Ok, hard turning off reproduced. It reaches almost 110°.
Comment 11 Dionisus Torimens 2016-02-26 05:52:12 UTC
If you'd like any information please let me know now. Because it seems there is not much interest in finding the problem. So I'll have to and will switch back to the proprietary driver.

(It turned out that I used a different version of the game which crashed the card instead. I get the hard off also without any parameters btw.)
Comment 12 Dionisus Torimens 2016-02-27 14:42:33 UTC
[Wonderful, fglrx doesn't work at all with kernel 4.2... ...]

The fastest way to get the system to overheat is to
- enable redshift (or probably xgamma)
- disable vsync
- set dpm to preformance*
echo performance | sudo tee /sys/class/drm/card0/device/power_dpm_state
- activate cpu turbo mode*
echo 1 | sudo tee /sys/devices/system/cpu/cpufreq/boost
- activate BAPM
- activate DRI3
- stay in the game menu (tested with blazrush, kotor)

* Here the effect is not that certain/serious.

Things that help to avoid overheating:
- boot with nomodeset radeon.modeset=1

#vblank_mode=0 glmark2 --run-forever 
does not cause a hang, some of the tests seem less demanding, so the temperature does up and down.

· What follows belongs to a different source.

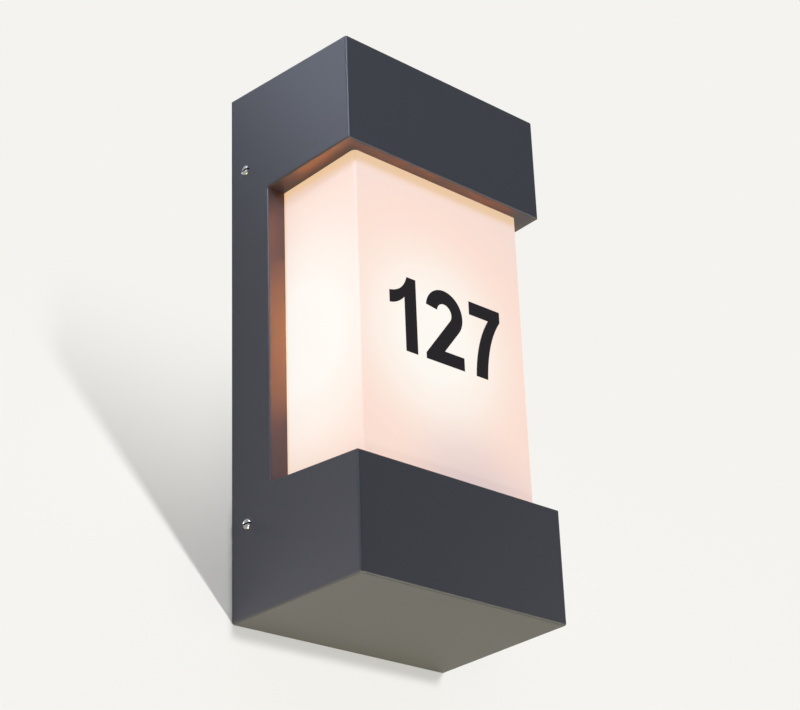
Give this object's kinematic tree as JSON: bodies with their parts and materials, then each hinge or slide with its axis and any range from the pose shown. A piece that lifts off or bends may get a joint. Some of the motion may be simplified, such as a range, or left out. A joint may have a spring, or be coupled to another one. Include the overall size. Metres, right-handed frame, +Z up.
{
  "type": "outdoor wall light",
  "caption": "Outdoor wall light with a C-shaped die-cast housing round an opal diffuser open on three sides, a screw-in lamp and a screwed wall plate.",
  "frame": {"origin": "middle of the four wall-screw slots, on the wall face of the plate's gasket", "axes": "+Y into the wall (the light stands out towards -Y), +Z up, +X to the right seen from the front"},
  "size_m": [0.126, 0.08, 0.26],
  "materials": {
    "anthracite_coat": "satin fine-textured powder coat",
    "opal_acrylic": "opal acrylic, satin, lit from behind",
    "silicone_foam": "closed-cell silicone foam",
    "gasket_foam": "closed-cell rubber foam",
    "zinc_steel": "zinc plated, dull",
    "stainless": "polished by handling",
    "spring_steel": "plain",
    "grommet_rubber": "matt",
    "glazed_porcelain": "glossy glaze",
    "brass": "stamped",
    "tinned_copper": "tin plated",
    "block_plastic": "moulded polyamide",
    "sleeve_earth": "green with a yellow stripe",
    "sleeve_live": "brown",
    "sleeve_neutral": "blue",
    "opal_glass": "opal, frosted inside",
    "lamp_nickel": "plain",
    "black_glass": "fused black glass",
    "solder": "solder dome"
  },
  "bodies": {
    "wall_unit": {"wall_gasket": "gasket_foam", "wall_plate": "zinc_steel", "cable_grommet": "grommet_rubber", "holder_bracket": "zinc_steel", "bracket_screws": "zinc_steel", "lampholder_body": "glazed_porcelain", "screw_shell": "brass", "centre_contact": "brass", "holder_terminals": "brass", "holder_terminal_screws": "zinc_steel", "holder_screws": "zinc_steel", "terminal_block": "block_plastic", "terminal_tubes": "brass", "terminal_screws": "zinc_steel", "terminal_mount_screws": "zinc_steel", "earth_screw": "brass", "earth_lug": "tinned_copper", "earth_wire": "sleeve_earth", "live_wire": "sleeve_live", "neutral_wire": "sleeve_neutral"},
    "cover": {"housing": "anthracite_coat", "diffuser": "opal_acrylic", "seal_left": "silicone_foam", "seal_right": "silicone_foam", "seal_upper": "silicone_foam", "seal_lower": "silicone_foam", "clip_upper_left": "spring_steel", "clip_upper_right": "spring_steel", "clip_lower_left": "spring_steel", "clip_lower_right": "spring_steel", "clip_screws": "zinc_steel", "side_screws": "stainless"},
    "lamp_lift": {"lamp_contact": "solder"},
    "lamp": {"lamp_glass": "opal_glass", "lamp_cap": "lamp_nickel", "lamp_insulator": "black_glass"}
  },
  "joints": [
    {"name": "cover_slide", "type": "slide", "parent": "wall_unit", "child": "cover", "axis": [0, -1, 0], "range_m": [0, 0.12]},
    {"name": "lamp_rise", "type": "slide", "parent": "wall_unit", "child": "lamp_lift", "axis": [0, 0, 1], "range_m": [0, 0.0146]},
    {"name": "lamp_turn", "type": "hinge", "parent": "lamp_lift", "child": "lamp", "pos_m": [0, -0.037, 0], "axis": [0, 0, 1], "range_deg": [0, 1440]}
  ],
  "couplings": [
    {"joint": "lamp_rise", "follows": "lamp_turn", "m_per_rad": 0.00057757}
  ]
}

GALLIUM_HUD=temperature is helpful to watch how fast the temperature clims.
Comment 13 Dionisus Torimens 2016-02-27 14:45:35 UTC
Created attachment 206301 [details]
Temperature Graph with nomodeset radeon.modeset=1 and redshift
Comment 14 Dionisus Torimens 2016-02-27 14:46:13 UTC
Created attachment 206311 [details]
Temperature Graph with nomodeset radeon.modeset=1 without redshift
Comment 15 Dionisus Torimens 2016-05-15 08:22:56 UTC
So the problems are worse as summer approaches. Still present in 4.6. The system also shuts down hard with vdpau video playback. The weird thing is that the hard shutdowns occur at a lower temperature if dpm is active than if it isn't. 

Any hints for debugging this?
Comment 16 Vedran Miletić 2016-05-15 11:20:02 UTC
So, OpenGL and VDPAU crash the GPU. Any chance you could also test OpenCL? Not sure if [1] works on R600 OpenCL, but [2] does.

[1] https://github.com/matszpk/clgpustress
[2] https://github.com/lachesis/scallion
Comment 17 Dionisus Torimens 2016-05-15 16:43:46 UTC
I think I've solved it. 
The kernel parameter 

radeon.runpm=0

seems to work around the issue. The performance is degraded, but the temperatures mostly stay below 80°C. Generally the system appears to stay much cooler.
Comment 18 Alex Deucher 2016-05-16 13:43:57 UTC
(In reply to Dionisus Torimens from comment #17)
> I think I've solved it. 
> The kernel parameter 
> 
> radeon.runpm=0
> 
> seems to work around the issue. The performance is degraded, but the
> temperatures mostly stay below 80°C. Generally the system appears to stay
> much cooler.

Is this a multi-GPU notebook?  That option only affects Hybrid laptops with multiple GPUs.
Comment 19 Dionisus Torimens 2016-05-30 09:07:19 UTC
Ok, true, the issue is still there. No, not multi-GPU.